Democracy Requires Awake Citizens
Moore’s quote also speaks directly to democracy.
Democracy cannot survive on passive spectatorship. It requires people who are awake, educated, involved, and willing to participate in public life. A democracy made of distracted consumers becomes vulnerable to manipulation, propaganda, corruption, authoritarianism, and corporate capture.
When people stop taking themselves seriously as citizens, power does not disappear. It concentrates.
That is why “getting involved with your community” is such an important part of the quote. Moore is saying that meaningful life is not only private. It is communal. We become more fully human when we participate in the shared work of shaping society.
The climate emergency will test democracy severely.
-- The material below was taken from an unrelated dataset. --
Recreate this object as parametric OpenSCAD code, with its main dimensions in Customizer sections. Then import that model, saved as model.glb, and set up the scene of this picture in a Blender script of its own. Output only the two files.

Decisions about energy, land use, housing, migration, disaster response, food, infrastructure, and public health will become more urgent. If democratic communities are weak, fearful, divided, and misinformed, those decisions may be made by the most powerful rather than the most just.
To defend democracy in the climate age, people must become more than voters. We must become learners, organizers, neighbors, witnesses, builders, and protectors of the common good.
Humanity-Based Emergencies: The Crisis of the Human Spirit
The emergencies we face are not only external. They are also internal.
A society can have information and still lack wisdom. It can have technology and still lack compassion. It can have wealth and still lack moral courage. It can have freedom and still choose distraction.
This is the deeper level of Moore’s quote.
He is pointing to the anxiety that comes from knowing, somewhere inside us, that life is asking more of us than passive entertainment and personal survival. The “sting & challenge of being engaged” hurts because it awakens conscience.
Engagement asks us to feel grief.
It asks us to admit uncertainty.
It asks us to give up the fantasy of innocence.
It asks us to grow.
But it also gives life meaning.
The purpose of becoming awake is not to live in constant panic. It is to become capable of love in action. It is to become mature enough to face reality without fleeing from it. It is to belong to something larger than the isolated self.
From Mindlessness to Adaptive Resiliency
Adaptive resiliency begins when we stop sleepwalking.
It means developing the ability to respond wisely to changing conditions. It includes practical preparation, emotional strength, ecological knowledge, civic engagement, community trust, and moral clarity.
In the context of the climate and ecological emergency, adaptive resiliency asks us to build communities that can learn, adapt, cooperate, and protect life.
That means:
Learning the science without becoming paralyzed.
Preparing for disruption without becoming selfish.
Building local networks before crisis hits.
Protecting democracy from disinformation and apathy.
Centering the vulnerable, including displaced people.
Restoring ecosystems as part of restoring ourselves.
Using technology, including AI, to educate, organize, and coordinate humane action.
This is the opposite of hiding in ignorance. It is a decision to become awake together.
The Courage to Care
The quote from Thomas Moore is ultimately a call to courage.
It asks us to stop confusing detachment with sophistication. It asks us to stop treating ignorance as a personality. It asks us to stop hiding from the seriousness of this historical moment.
To care deeply today is not weakness. It is sanity.
To educate ourselves is not elitism. It is responsibility.
To get involved is not naïve. It is necessary.
The climate emergency, ecological emergency, climate refugee crisis, democratic crisis, and wider humanity crisis are all connected by one central question:
Will we wake up in time to become worthy of the future?
The answer will not come from slogans alone. It will come from communities of people willing to learn, feel, organize, adapt, and act.
Moore warns us that it is possible to sleep through life. Our task is to make sure we do not sleep through the emergency.
And more than that, our task is to help one another wake up with courage, compassion, and purpose.